UNMIK might also consider the creation of an inter-pillar co-ordination mechanism – a 'property creation task force' – which would bring together key international and Kosovar actors as well as international donors. This would help to bring the many different tasks (legislative, regulatory, fiscal, institutional development) within an overall campaign.
It is important to underline, however, that the challenge is not simply a return to a pre-war status quo, as it was in Bosnia. Rather, it requires the creation of a new legal and institutional regime, replacing the socialist legal experiment whose collapse has led to the anarchic situation described in this report.
An UNMIK property creation campaign will also require a rethinking of international priorities in allocating resources for technical assistance and institution building. A number of institutions – from the tax administration in the Central Fiscal Authority to the Ministry of Labour and Social Welfare – would need additional human resources for the duration of the campaign. Agencies with a field presence across Kosovo would also play an important role, as they do in Bosnia within the RRTF, in gathering crucial information and monitoring policy implementation.

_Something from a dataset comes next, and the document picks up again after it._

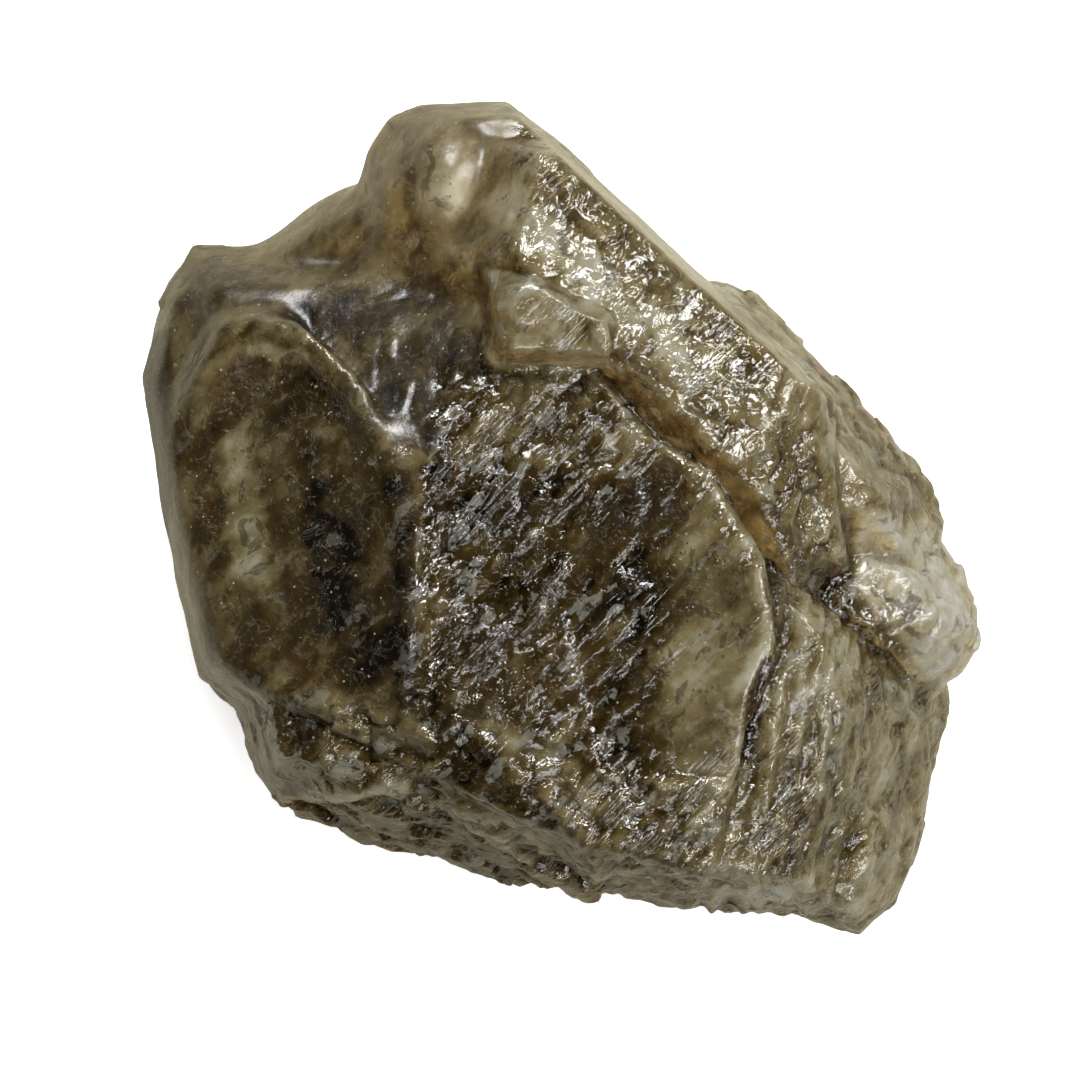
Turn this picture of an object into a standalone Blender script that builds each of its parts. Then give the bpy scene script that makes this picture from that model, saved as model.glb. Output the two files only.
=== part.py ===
"""Smoky quartz crystal: a compact, doubly ended crystal with side growths, lying on its flat underside.

The stone grew as one piece, so it is one solid. It is built the way a crystallographer would describe it:
a few growths that run together, each bounded by flat facets. A facet is given by its bearing on the table
(degrees, anticlockwise from +X), its tilt (0 is an upright wall, 90 faces up, -90 faces down) and one
point that it passes through, in millimetres. The c-axis of the whole stone lies level, on C_AXIS.
"""

import math

import bmesh
import bpy
from mathutils import Matrix, Vector

MM = 0.001

# Driving dimensions, in millimetres and degrees.
SPAN = 62.0  # across the stone, both ways
TOP = 33.5  # height of the large prism face above the table
C_AXIS = -44.0  # bearing of the c-axis, along which the prism edges run
UPHILL = C_AXIS + 90.0  # bearing of the prism walls on the far side
DOWNHILL = C_AXIS - 90.0  # bearing of the prism walls on the near side
ROUNDING = 0.35  # radius of the worn edges
SLIVER = 0.01  # anything thinner than this is closed up
SHARP = 35.0  # edges that turn by more than this stay sharp in the shading
DOWN = -90.0

SMOKE = (0.115, 0.085, 0.052, 1.0)


def direction(bearing, tilt):
    """The outward normal of a facet."""
    b, t = math.radians(bearing), math.radians(tilt)
    return Vector((math.cos(b) * math.cos(t), math.sin(b) * math.cos(t), math.sin(t)))


def cut(bm, bearing, tilt, through):
    """Slices away everything outside one facet and closes the cut."""
    normal = direction(bearing, tilt)
    geometry = bm.verts[:] + bm.edges[:] + bm.faces[:]
    made = bmesh.ops.bisect_plane(
        bm,
        geom=geometry,
        dist=1e-4,
        plane_co=Vector(through),
        plane_no=normal,
        clear_outer=True,
    )
    rim = [e for e in made["geom_cut"] if isinstance(e, bmesh.types.BMEdge)]
    if rim:
        bmesh.ops.edgeloop_fill(bm, edges=rim)


def rounded(bm, rounding):
    """The same convex growth with its edges worn round."""
    merge_flat(bm)
    bmesh.ops.bevel(
        bm,
        geom=bm.edges[:],
        offset=rounding,
        segments=2,
        profile=0.5,
        affect="EDGES",
        clamp_overlap=True,
    )
    worn = bmesh.new()
    for vert in bm.verts:
        worn.verts.new(vert.co)
    bm.free()
    bmesh.ops.convex_hull(worn, input=worn.verts[:])
    inner = [v for v in worn.verts if not v.link_faces]
    bmesh.ops.delete(worn, geom=inner, context="VERTS")
    return worn


def merge_flat(bm):
    """Joins faces that lie in one plane."""
    bmesh.ops.dissolve_limit(bm, angle_limit=math.radians(1), verts=bm.verts, edges=bm.edges)


def finished(bm, name):
    """Makes a growth an object, still in millimetres."""
    merge_flat(bm)
    bmesh.ops.recalc_face_normals(bm, faces=bm.faces)
    mesh = bpy.data.meshes.new(name)
    bm.to_mesh(mesh)
    bm.free()
    mesh.shade_smooth()
    mesh.set_sharp_from_angle(angle=math.radians(SHARP))
    made = bpy.data.objects.new(name, mesh)
    bpy.context.scene.collection.objects.link(made)
    return made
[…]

Most importantly, property creation is about communication. It requires a sophisticated political campaign to convince broad sections of Kosovar society of the benefits of such a policy. One of the most important lessons of the past three years of international efforts is that ambitious policies formulated within UNMIK must be communicated effectively, so as to build a broad coalition of interests, if they are to change the behaviour of real economic actors in the field. Ultimately, it is the people of Kosovo who must be persuaded of the merits of a fair, efficient and universal property regime, if their economy and society are to prosper beyond the phase of massive international assistance.